— Start —
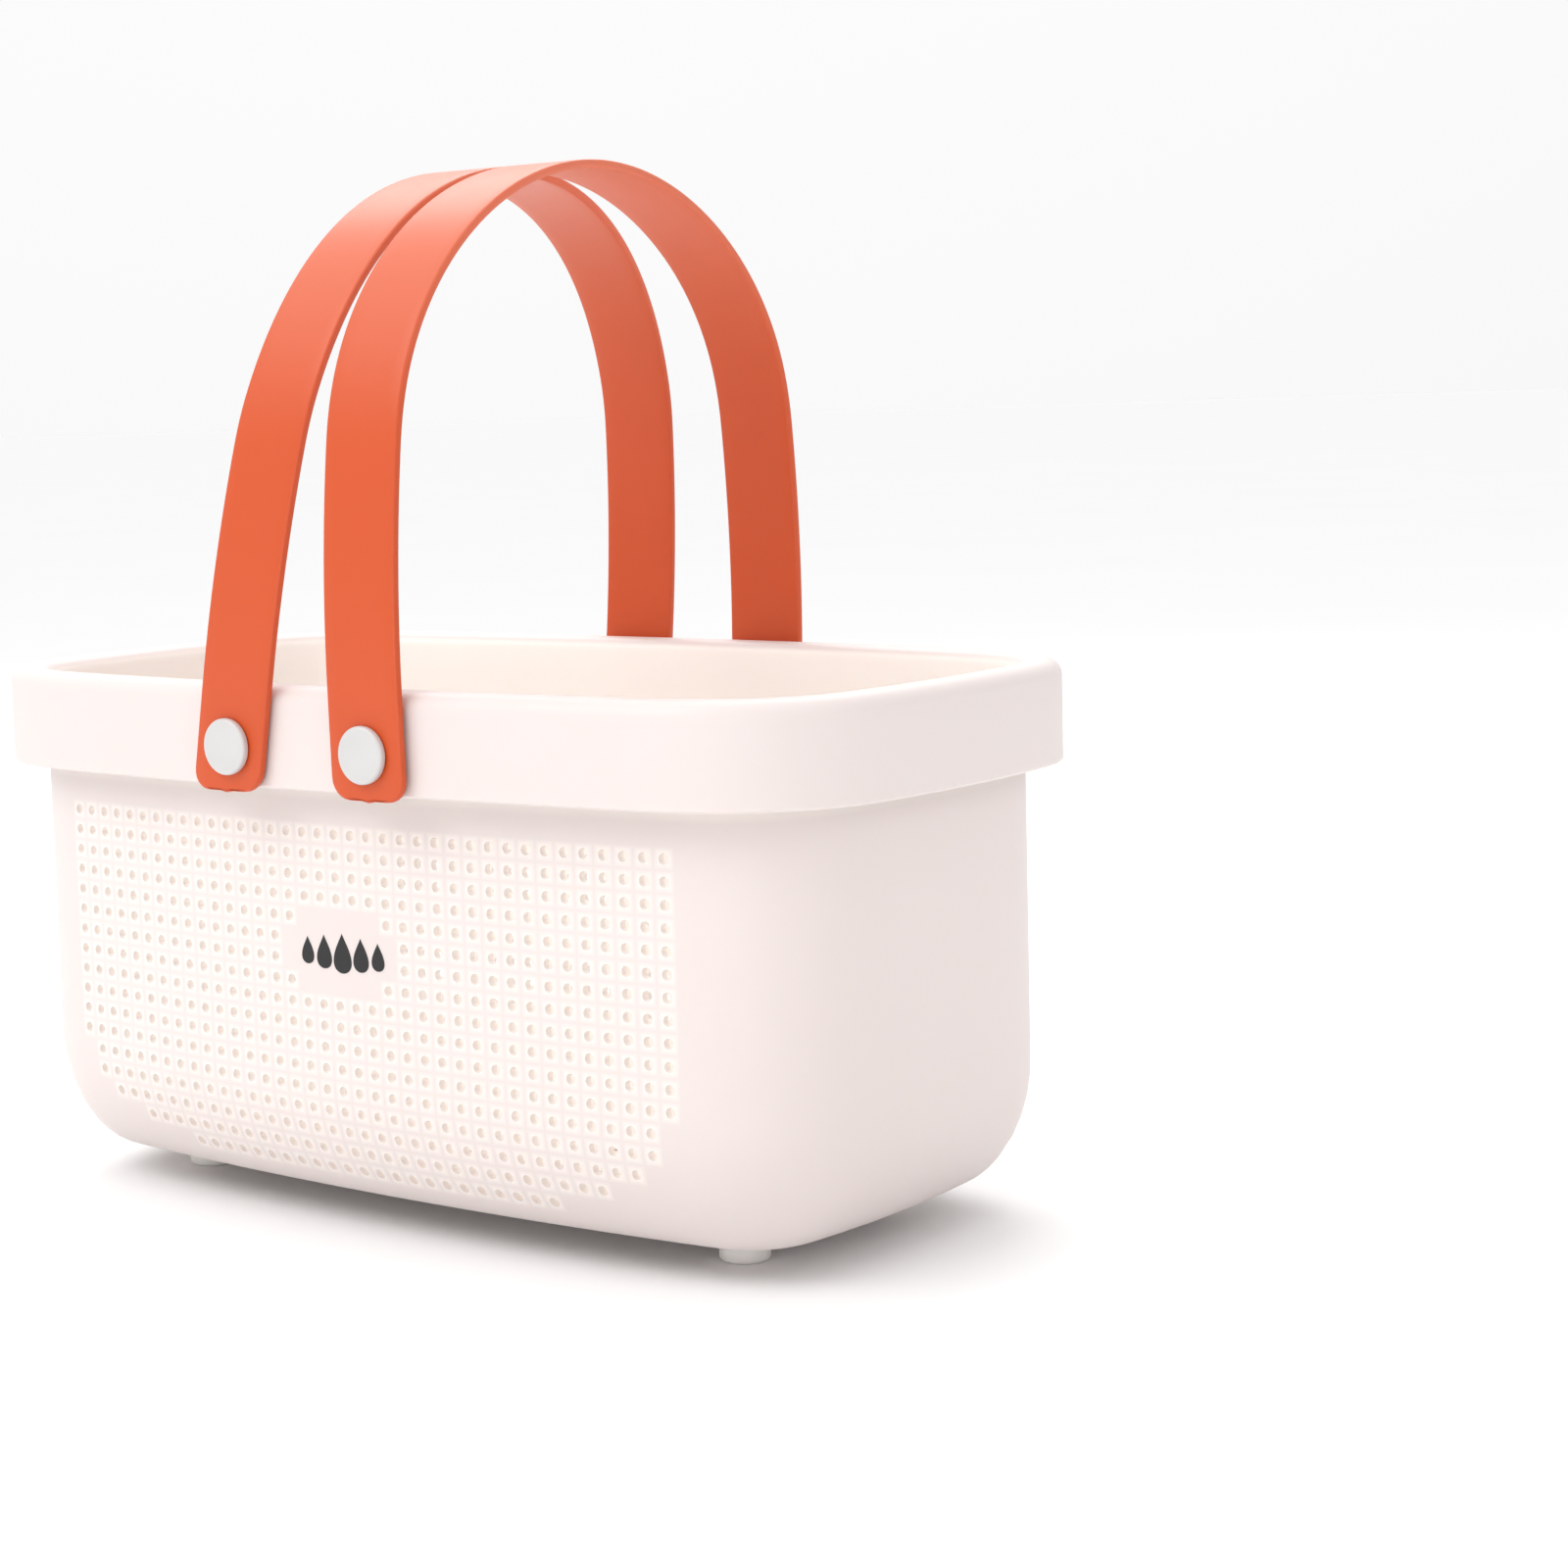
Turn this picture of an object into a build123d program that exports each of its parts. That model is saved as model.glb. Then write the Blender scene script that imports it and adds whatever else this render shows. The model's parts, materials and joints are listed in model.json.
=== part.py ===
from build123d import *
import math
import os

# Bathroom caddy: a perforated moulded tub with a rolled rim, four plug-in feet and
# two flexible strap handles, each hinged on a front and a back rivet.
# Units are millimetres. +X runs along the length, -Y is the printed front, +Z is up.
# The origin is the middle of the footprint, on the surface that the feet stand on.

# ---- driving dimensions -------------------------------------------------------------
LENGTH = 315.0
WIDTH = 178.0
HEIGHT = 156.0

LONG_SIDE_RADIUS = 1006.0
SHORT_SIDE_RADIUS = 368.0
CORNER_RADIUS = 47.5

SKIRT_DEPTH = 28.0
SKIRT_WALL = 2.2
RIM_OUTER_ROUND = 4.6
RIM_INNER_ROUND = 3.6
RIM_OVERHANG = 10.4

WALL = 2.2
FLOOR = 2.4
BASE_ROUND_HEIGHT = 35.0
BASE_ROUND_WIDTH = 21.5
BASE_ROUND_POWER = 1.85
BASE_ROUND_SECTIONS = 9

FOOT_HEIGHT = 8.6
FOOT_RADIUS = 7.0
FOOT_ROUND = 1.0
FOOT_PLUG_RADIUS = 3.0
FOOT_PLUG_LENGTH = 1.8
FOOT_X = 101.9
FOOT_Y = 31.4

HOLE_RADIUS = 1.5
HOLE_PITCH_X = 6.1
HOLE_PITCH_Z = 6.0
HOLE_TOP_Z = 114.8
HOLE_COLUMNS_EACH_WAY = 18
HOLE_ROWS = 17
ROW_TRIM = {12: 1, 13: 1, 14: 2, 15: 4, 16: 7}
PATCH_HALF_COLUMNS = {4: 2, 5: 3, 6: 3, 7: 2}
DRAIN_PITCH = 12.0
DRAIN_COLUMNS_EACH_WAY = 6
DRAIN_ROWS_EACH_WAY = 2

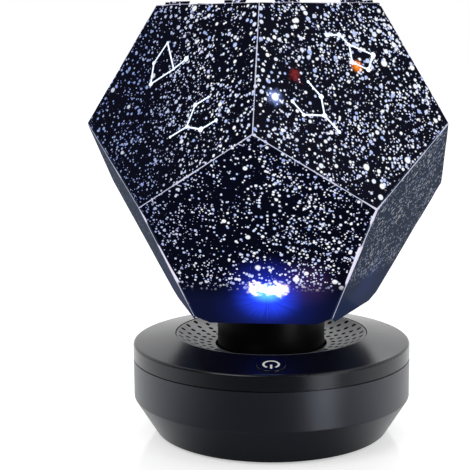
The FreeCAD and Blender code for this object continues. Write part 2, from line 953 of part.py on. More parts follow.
— End —
> **To be done**:
Pick every line with "this" in it and copy it.

> **Complete output**:
Turn this picture of an object into a build123d program that exports each of its parts. That model is saved as model.glb. Then write the Blender scene script that imports it and adds whatever else this render shows. The model's parts, materials and joints are listed in model.json.
The FreeCAD and Blender code for this object continues. Write part 2, from line 953 of part.py on. More parts follow.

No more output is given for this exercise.